Decentered digital identity can play a crucial role in facilitating these new ways of working and enable individuals to participate in distributed teams, crowdsource innovation, and unique collaborative entrepreneurship opportunities.

Decentered digital identity offers several significant opportunities for individuals and communities, each of which has the potential to transform the way we interact with the digital world and with each other.

By shifting the focus from individual self-expression to shared values and collective goals, decentered digital identity empowers individuals to participate in decentralized networks and contribute to collective initiatives.
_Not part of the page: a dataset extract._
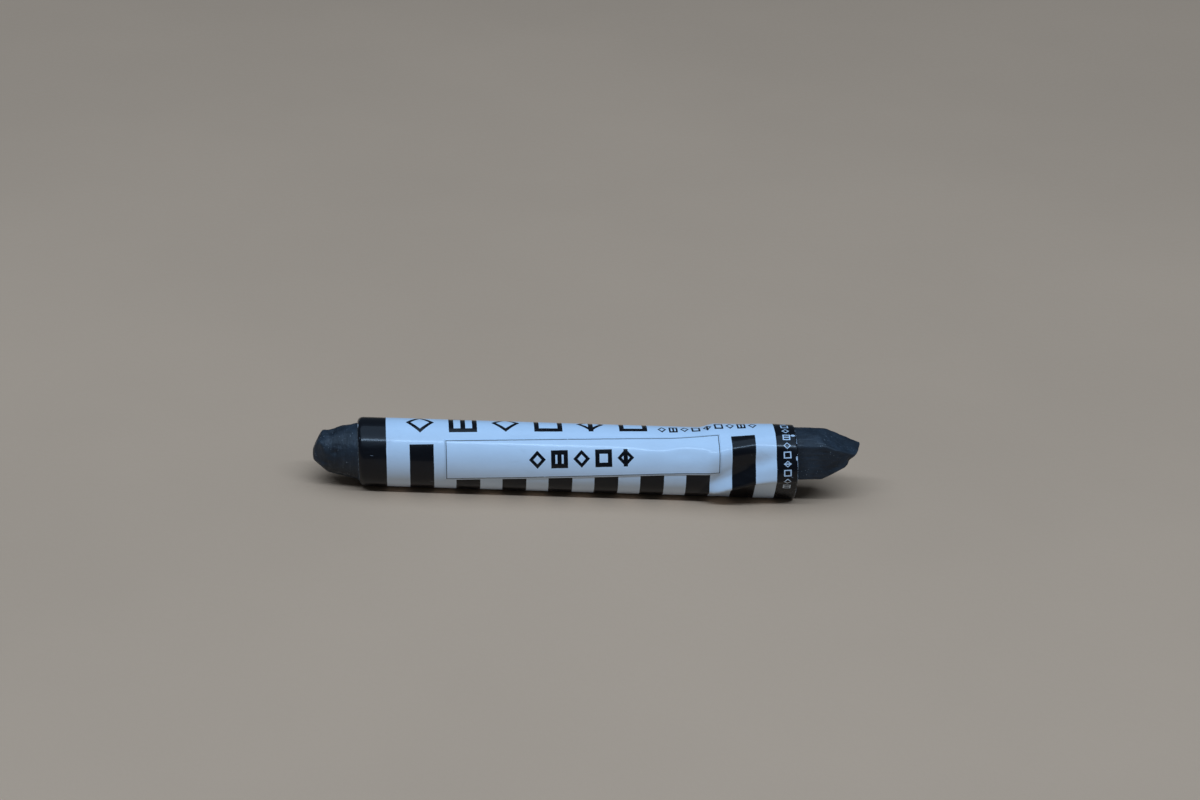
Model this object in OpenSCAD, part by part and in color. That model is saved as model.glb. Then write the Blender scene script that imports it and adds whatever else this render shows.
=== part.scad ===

This collaborative approach can amplify the impact of individual efforts, fostering a sense of solidarity and shared purpose. Decentered digital identity can also empower marginalized communities by giving them a platform to share their stories and experiences, raising awareness of issues while borrowing the social capital and contributing to meaningful change.

By connecting people based on their skills, interests, and values, this approach can foster a more dynamic and inclusive global workforce. In addition, decentered digital identity can facilitate the growth of new business models, such as the sharing economy and collaborative entrepreneurship, which rely on decentralized networks and peer-to-peer interactions.

In summary, decentered digital identity holds the promise of transforming the digital landscape by promoting empowerment, collaboration, and inclusivity across a network of people.

By embracing this new paradigm, we can create a more interconnected and equitable digital world, where everyone has the opportunity to participate, contribute, and thrive.